What distinguishes you from other developers?

I've built data pipelines across 3 continents at petabyte scales, for over 15 years. But the data doesn't matter if we don't solve the human problems first - an AI solution that nobody uses is worthless.

Are the robots going to kill us all?

Not any time soon. At least not in the way that you've got imagined thanks to the Terminator movies. Sure somebody with a DARPA grant is always going to strap a knife/gun/flamethrower on the side of a robot - but just like in Dr.Who - right now, that robot will struggle to even get out of the room, let alone up some stairs.

But AI is going to steal my job, right?

A year ago, the whole world was convinced that AI was going to steal their job. Now, the reality is that most people are thinking 'I wish this POC at work would go a bit faster to scan these PDFs'.

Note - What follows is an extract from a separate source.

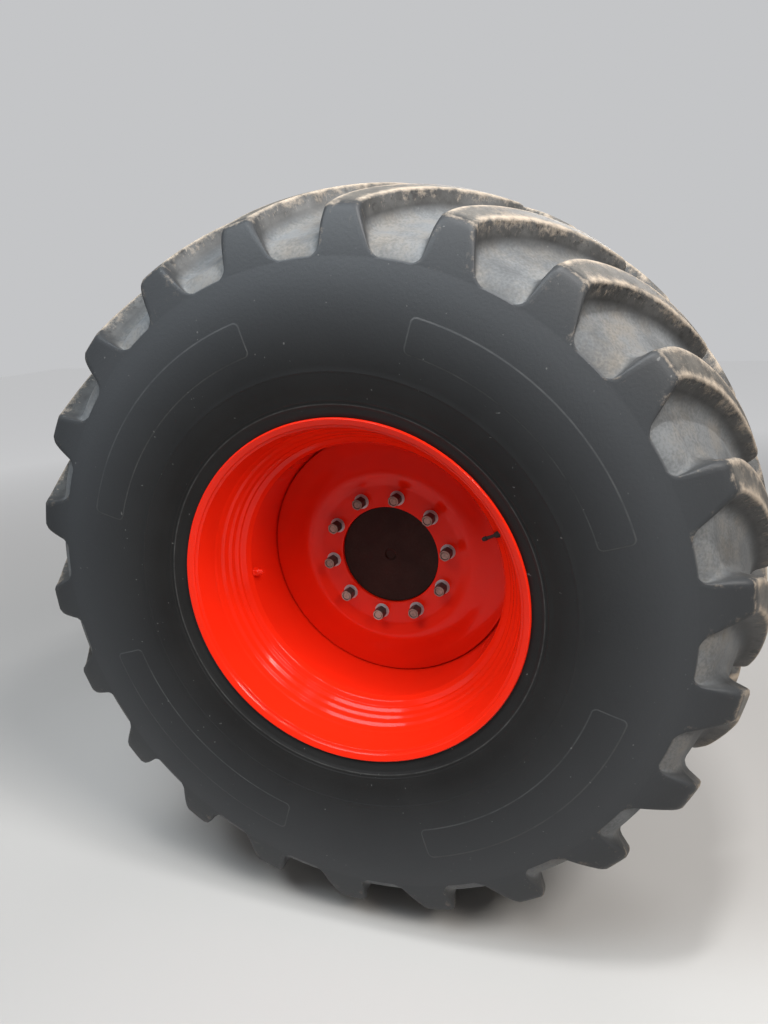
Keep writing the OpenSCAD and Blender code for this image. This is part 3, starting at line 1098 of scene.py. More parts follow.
@dataclass
class RimShape:
    """Section of the rim: a rolled sheet with stepped sides, an outer lip and a plain well.

    The steps are insets from the rim's edge and rises over the flange, the seat or the well.
    """

    place: WheelFrame
    thickness: float = 8.0
    flange_r: float = 434.0
    seat_r: float = 403.0
    well_r: float = 345.0
    bead_gap: float = 0.3
    lip: tuple[Pair, ...] = ((0.0, -1.0), (2.0, -6.0), (6.0, -15.0))
    bead: tuple[Pair, ...] = ((10.0, 11.0), (18.0, 6.0))
    seat: tuple[Pair, ...] = ((80.0, -2.0), (86.0, -5.0), (99.0, -9.5), (106.0, -16.0))
    upper_slope: tuple[Pair, ...] = ((118.0, 37.0), (125.0, 31.0), (136.0, 28.0), (143.0, 21.0))
    lower_slope: tuple[Pair, ...] = ((149.0, 19.0), (158.0, 7.0), (173.0, 0.0))
    groove: tuple[Pair, ...] = ((9.5, 13.5), (12.5, 14.5), (15.5, 8.0))
    lip_radii: tuple[float, ...] = (3.5, 6.0, 6.0, 2.0, 2.0, 2.0)
    slope_radii: tuple[float, ...] = (4.0,) * 8 + (3.0, 8.0, 10.0)
    edge_radius: float = 4.0

    def corners(self, level: float, steps: tuple[Pair, ...]) -> list[Pair]:
        """Turn insets and rises over a level into radii and offsets."""
        return [(level + rise, self.place.rim_half - inset) for inset, rise in steps]

    def side(self) -> np.ndarray:
        """List the sheet's corners from the lip over the bead's seat to the well.

        Returns:
            Radii and offsets.
        """
        seat = self.corners(self.seat_r, self.bead + self.seat)
        well = self.corners(self.well_r, self.upper_slope + self.lower_slope)
        return np.array(self.corners(self.flange_r, self.lip) + seat + well)

    def bead_line(self) -> np.ndarray:
        """Work out the line on which the tyre's bead lies, just outside the sheet."""
        last = len(self.lip + self.bead) + 1
        return offset_path(self.side()[:last], self.thickness + self.bead_gap)

    def outline(self) -> np.ndarray:
        """Work out the closed, rounded section of the sheet, with a groove inside its lip.

        Returns:
            Radii and offsets.
        """
        side = self.side()
        outer = offset_path(side, self.thickness)
        lip_end = len(self.lip)
        groove = np.array(self.corners(self.seat_r, self.groove))
        inner = np.vstack([side[:lip_end], groove, side[lip_end + len(self.bead) :]])
        mirror = np.array([1.0, -1.0])
        radii = np.array(self.lip_radii + self.slope_radii)
        hidden = np.zeros(len(outer))
        hidden[0] = self.edge_radius
        corners = np.vstack([inner, inner[::-1] * mirror, outer * mirror, outer[::-1]])
        return rounded(corners, np.concatenate([radii, radii[::-1], hidden, hidden[::-1]]), 4)

    def build(self) -> bpy.types.Object:
        """Build the rim."""
        axis = Axis((0.0, self.place.mid_y, 0.0), (0.0, -1.0, 0.0))
        return closed_piece("rolled_rim", axis.turned(self.outline(), 256))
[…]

When am I going to get my self-driving car?

Humans are complicated. If we invented driving today - there's NO WAY IN HELL we'd let humans do it. They get distracted. They text their friends. They drink. They make mistakes. But the reality is, all of our streets, cities (and even legal systems) have been built around these limitations. It would be surprisingly easy to build self-driving cars if there were no humans on the road. But today no one wants to take liability. If a self-driving company kills someone, who's responsible? The manufacturer? The insurance company? The software developer?